At Delta, the 100-year-old U.S. airline that runs about 4,000 flights a day worldwide, Vy and her team developed AI tools that analyze data and predict flight operations, from gate assignments to route and weather suggestions.
Most recently, Vy, who works in machine learning and artificial intelligence, rolled out an AI system that summarizes the long reports pilots often send in after flights. "Pilots often send 'letters from the heart' about problems during flights. With thousands of pilots, handling them manually took too long," the 28-year-old said. "The processing efficiency has improved significantly since the airline adopted this AI tool."

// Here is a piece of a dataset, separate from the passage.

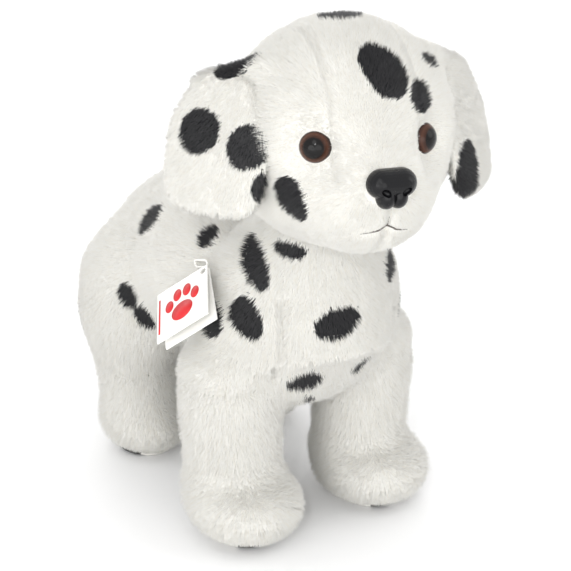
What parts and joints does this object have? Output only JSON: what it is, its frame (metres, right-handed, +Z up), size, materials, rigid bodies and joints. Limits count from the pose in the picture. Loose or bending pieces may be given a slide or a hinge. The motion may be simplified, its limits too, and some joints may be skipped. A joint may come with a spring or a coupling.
{
  "type": "plush dog",
  "caption": "Standing stuffed puppy in white pile fabric with printed black spots, hanging ears, glossy eyes and nose, a turned head and a folded card tag.",
  "frame": {"origin": "on the ground under the middle of the puppy, at the bottom centre of its box", "axes": "-Y the way the puppy faces, +X its left side, +Z up"},
  "size_m": [0.1551, 0.25, 0.2576],
  "materials": {
    "spotted_pile": "short white pile with printed black spots",
    "leg_pile": "longer plain white pile",
    "sole_pile": "short white pile with printed black spots",
    "stuffing": "loose polyester filling",
    "eye_plastic": "glossy dome, brown ring round a black pupil",
    "nose_plastic": "glossy black, faintly grained",
    "washer_plastic": "plain moulded plastic",
    "mouth_thread": "dark sewing thread",
    "tag_card": "white coated card with a small red paw print",
    "tag_loop": "thin white thread"
  },
  "bodies": {
    "torso": {"body_panel_left": "spotted_pile", "body_panel_right": "spotted_pile", "belly_panel": "spotted_pile", "body_stuffing": "stuffing", "front_leg_cover_left": "leg_pile", "front_leg_cover_right": "leg_pile", "hind_leg_cover_left": "leg_pile", "hind_leg_cover_right": "leg_pile", "front_leg_stuffing_left": "stuffing", "front_leg_stuffing_right": "stuffing", "hind_leg_stuffing_left": "stuffing", "hind_leg_stuffing_right": "stuffing", "front_sole_left": "sole_pile", "front_sole_right": "sole_pile", "hind_sole_left": "sole_pile", "hind_sole_right": "sole_pile"},
    "head": {"head_panel_left": "spotted_pile", "head_panel_right": "spotted_pile", "head_gusset": "spotted_pile", "head_stuffing": "stuffing", "eye_left": "eye_plastic", "eye_right": "eye_plastic", "eye_washer_left": "washer_plastic", "eye_washer_right": "washer_plastic", "nose": "nose_plastic", "nose_washer": "washer_plastic", "mouth_thread": "mouth_thread"},
    "ear_left": {"ear_front_left": "spotted_pile", "ear_back_left": "spotted_pile"},
    "ear_right": {"ear_front_right": "spotted_pile", "ear_back_right": "spotted_pile"},
    "tail": {"tail_cover": "spotted_pile", "tail_stuffing": "stuffing"},
    "tag": {"tag_front_leaf": "tag_card", "tag_back_leaf": "tag_card", "tag_loop": "tag_loop"}
  },
  "joints": [
    {"name": "head_turn", "type": "hinge", "parent": "torso", "child": "head", "pos_m": [0, -0.0475, 0.15], "axis": [0, 0, 1], "range_deg": [-20, 20], "stiffness_Nm_per_rad": 0.08},
    {"name": "ear_lift_left", "type": "hinge", "parent": "head", "child": "ear_left", "pos_m": [0.04853, -0.0712, 0.23123], "axis": [-0.8018, -0.4588, 0.3829], "range_deg": [0, 95]},
    {"name": "ear_lift_right", "type": "hinge", "parent": "head", "child": "ear_right", "pos_m": [-0.04819, -0.05239, 0.23467], "axis": [-0.5961, 0.7306, -0.3332], "range_deg": [0, 95]},
    {"name": "tail_lift", "type": "hinge", "parent": "torso", "child": "tail", "pos_m": [0, 0.1075, 0.1195], "axis": [1, 0, 0], "range_deg": [0, 75], "stiffness_Nm_per_rad": 0.01},
    {"name": "tag_swing", "type": "hinge", "parent": "torso", "child": "tag", "pos_m": [-0.047, -0.0125, 0.135], "axis": [0, 1, 0], "range_deg": [0, 40]}
  ]
}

Vy's path to aviation AI was anything but straightforward. After earning an economics degree in 2019, she studied for an MBA in Florida, then worked in data management at a U.S. consumer goods company. Struggling with limited technical skills, she quit to pursue a master's in data science at the University of Pennsylvania. There, a class on AI reasoning, and the rise of generative AI tools like ChatGPT, sparked her deeper interest.
She immersed herself in research, reading three to four papers a week and critiquing AI systems. "I gradually realized AI would play a crucial role in every field, including data, so I decided to dig deeper," she recalled.
She went on to build AI tools like a research summarizer for IEEE and a chatbot that supported psychological studies for hundreds of patients.
Graduating in late 2024, Vy beat six rounds of selection to land her job at Delta. Four stages tested her technical knowledge and cultural fit, while two involved ability assessments.
Outside work, Vy shares AI knowledge with young learners. For advanced groups, she demonstrates how to train AI on domain-specific data and integrate tools like ChatGPT into workflows. For broader audiences, she teaches simple uses such as learning English with AI and writing better prompts.
Dinh Ngoc Thanh, vice president of the Global Vietnamese Young Intellectuals Network, said Vy has a rare ability to make AI approachable: "Vy has the talent for sharing knowledge and always prepares her lessons in a clear and structured way."
Vy believes the right mindset is to treat AI as a collaborator. She illustrates this with how she teaches people to research pollution in Hanoi using ChatGPT: instead of typing "write me a report on environmental pollution," she suggests providing a structure, requiring data and sources, and enabling search tools.
"If we set up the framework, inputs and outputs clearly with transparency, the results will be much better," she said.